Each line of the material below should be reproduced exactly.

• STORED DATA
----------

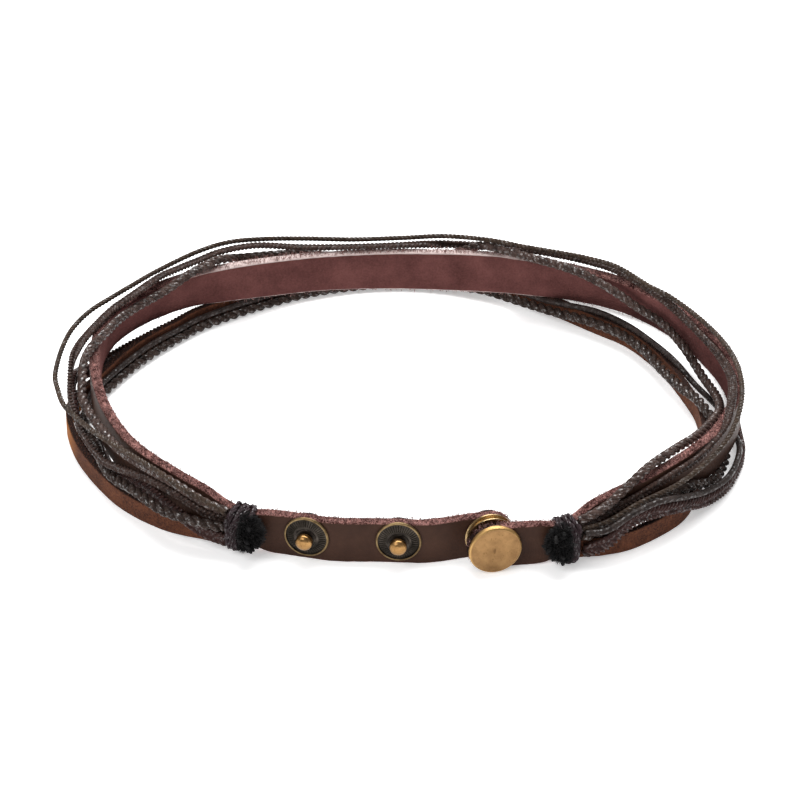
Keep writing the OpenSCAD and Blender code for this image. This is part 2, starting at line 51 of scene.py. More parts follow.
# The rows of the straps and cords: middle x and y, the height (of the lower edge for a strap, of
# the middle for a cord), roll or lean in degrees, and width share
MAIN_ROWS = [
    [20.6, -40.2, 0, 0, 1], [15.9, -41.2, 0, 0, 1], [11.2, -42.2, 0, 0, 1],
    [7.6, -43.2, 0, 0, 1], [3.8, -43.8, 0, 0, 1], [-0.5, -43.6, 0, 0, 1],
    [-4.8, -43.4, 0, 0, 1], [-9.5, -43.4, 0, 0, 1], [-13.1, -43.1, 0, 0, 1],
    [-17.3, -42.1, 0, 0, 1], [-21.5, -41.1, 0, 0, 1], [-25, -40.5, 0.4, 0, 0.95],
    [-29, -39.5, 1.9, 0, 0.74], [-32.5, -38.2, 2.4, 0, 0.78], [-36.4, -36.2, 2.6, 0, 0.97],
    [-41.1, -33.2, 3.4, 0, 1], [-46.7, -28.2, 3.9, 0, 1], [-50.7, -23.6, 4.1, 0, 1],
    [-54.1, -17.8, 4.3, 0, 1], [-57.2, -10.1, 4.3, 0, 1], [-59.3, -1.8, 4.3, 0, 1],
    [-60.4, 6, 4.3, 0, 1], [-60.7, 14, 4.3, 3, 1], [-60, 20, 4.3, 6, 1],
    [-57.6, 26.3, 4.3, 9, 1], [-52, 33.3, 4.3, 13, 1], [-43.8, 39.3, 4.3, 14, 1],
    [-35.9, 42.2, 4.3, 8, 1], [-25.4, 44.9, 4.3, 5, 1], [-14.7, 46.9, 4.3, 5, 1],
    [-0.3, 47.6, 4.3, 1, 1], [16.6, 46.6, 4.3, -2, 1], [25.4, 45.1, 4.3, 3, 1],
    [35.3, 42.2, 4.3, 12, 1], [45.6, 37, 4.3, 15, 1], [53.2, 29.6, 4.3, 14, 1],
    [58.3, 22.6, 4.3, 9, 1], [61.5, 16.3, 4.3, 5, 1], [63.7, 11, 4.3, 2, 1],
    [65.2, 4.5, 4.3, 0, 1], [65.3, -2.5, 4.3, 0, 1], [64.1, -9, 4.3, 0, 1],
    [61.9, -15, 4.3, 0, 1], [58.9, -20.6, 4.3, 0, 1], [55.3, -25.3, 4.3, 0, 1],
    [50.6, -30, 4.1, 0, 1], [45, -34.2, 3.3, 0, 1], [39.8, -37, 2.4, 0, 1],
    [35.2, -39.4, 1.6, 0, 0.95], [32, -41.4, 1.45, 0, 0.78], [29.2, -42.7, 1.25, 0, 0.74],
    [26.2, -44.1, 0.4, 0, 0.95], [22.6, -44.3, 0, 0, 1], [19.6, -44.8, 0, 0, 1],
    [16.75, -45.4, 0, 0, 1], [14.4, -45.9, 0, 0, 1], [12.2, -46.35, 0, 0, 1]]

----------

• FINAL ANSWER
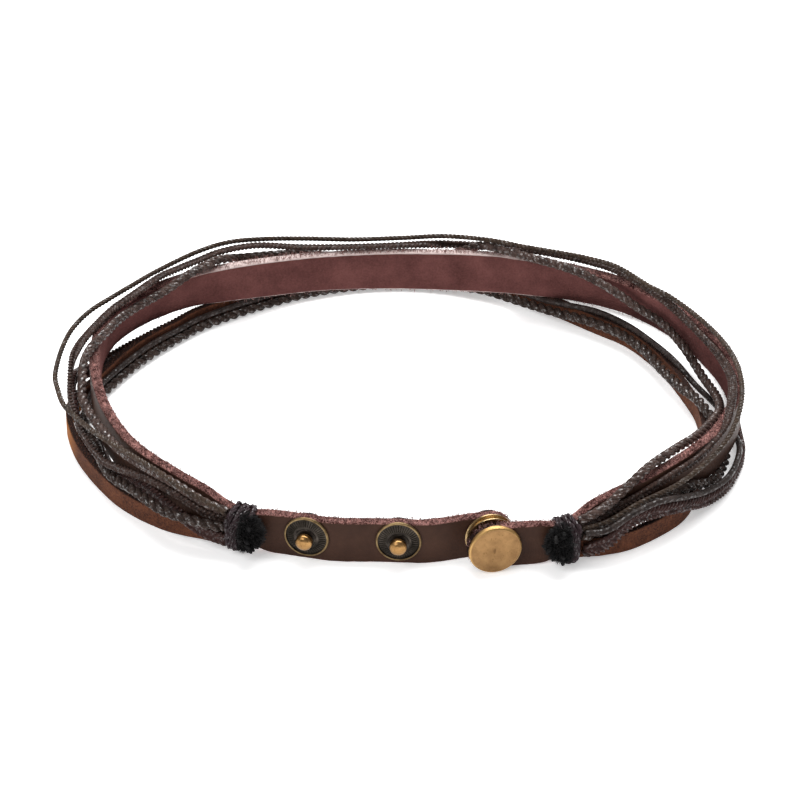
Keep writing the OpenSCAD and Blender code for this image. This is part 2, starting at line 51 of scene.py. More parts follow.
# The rows of the straps and cords: middle x and y, the height (of the lower edge for a strap, of
# the middle for a cord), roll or lean in degrees, and width share
MAIN_ROWS = [
    [20.6, -40.2, 0, 0, 1], [15.9, -41.2, 0, 0, 1], [11.2, -42.2, 0, 0, 1],
    [7.6, -43.2, 0, 0, 1], [3.8, -43.8, 0, 0, 1], [-0.5, -43.6, 0, 0, 1],
    [-4.8, -43.4, 0, 0, 1], [-9.5, -43.4, 0, 0, 1], [-13.1, -43.1, 0, 0, 1],
    [-17.3, -42.1, 0, 0, 1], [-21.5, -41.1, 0, 0, 1], [-25, -40.5, 0.4, 0, 0.95],
    [-29, -39.5, 1.9, 0, 0.74], [-32.5, -38.2, 2.4, 0, 0.78], [-36.4, -36.2, 2.6, 0, 0.97],
    [-41.1, -33.2, 3.4, 0, 1], [-46.7, -28.2, 3.9, 0, 1], [-50.7, -23.6, 4.1, 0, 1],
    [-54.1, -17.8, 4.3, 0, 1], [-57.2, -10.1, 4.3, 0, 1], [-59.3, -1.8, 4.3, 0, 1],
    [-60.4, 6, 4.3, 0, 1], [-60.7, 14, 4.3, 3, 1], [-60, 20, 4.3, 6, 1],
    [-57.6, 26.3, 4.3, 9, 1], [-52, 33.3, 4.3, 13, 1], [-43.8, 39.3, 4.3, 14, 1],
    [-35.9, 42.2, 4.3, 8, 1], [-25.4, 44.9, 4.3, 5, 1], [-14.7, 46.9, 4.3, 5, 1],
    [-0.3, 47.6, 4.3, 1, 1], [16.6, 46.6, 4.3, -2, 1], [25.4, 45.1, 4.3, 3, 1],
    [35.3, 42.2, 4.3, 12, 1], [45.6, 37, 4.3, 15, 1], [53.2, 29.6, 4.3, 14, 1],
    [58.3, 22.6, 4.3, 9, 1], [61.5, 16.3, 4.3, 5, 1], [63.7, 11, 4.3, 2, 1],
    [65.2, 4.5, 4.3, 0, 1], [65.3, -2.5, 4.3, 0, 1], [64.1, -9, 4.3, 0, 1],
    [61.9, -15, 4.3, 0, 1], [58.9, -20.6, 4.3, 0, 1], [55.3, -25.3, 4.3, 0, 1],
    [50.6, -30, 4.1, 0, 1], [45, -34.2, 3.3, 0, 1], [39.8, -37, 2.4, 0, 1],
    [35.2, -39.4, 1.6, 0, 0.95], [32, -41.4, 1.45, 0, 0.78], [29.2, -42.7, 1.25, 0, 0.74],
    [26.2, -44.1, 0.4, 0, 0.95], [22.6, -44.3, 0, 0, 1], [19.6, -44.8, 0, 0, 1],
    [16.75, -45.4, 0, 0, 1], [14.4, -45.9, 0, 0, 1], [12.2, -46.35, 0, 0, 1]]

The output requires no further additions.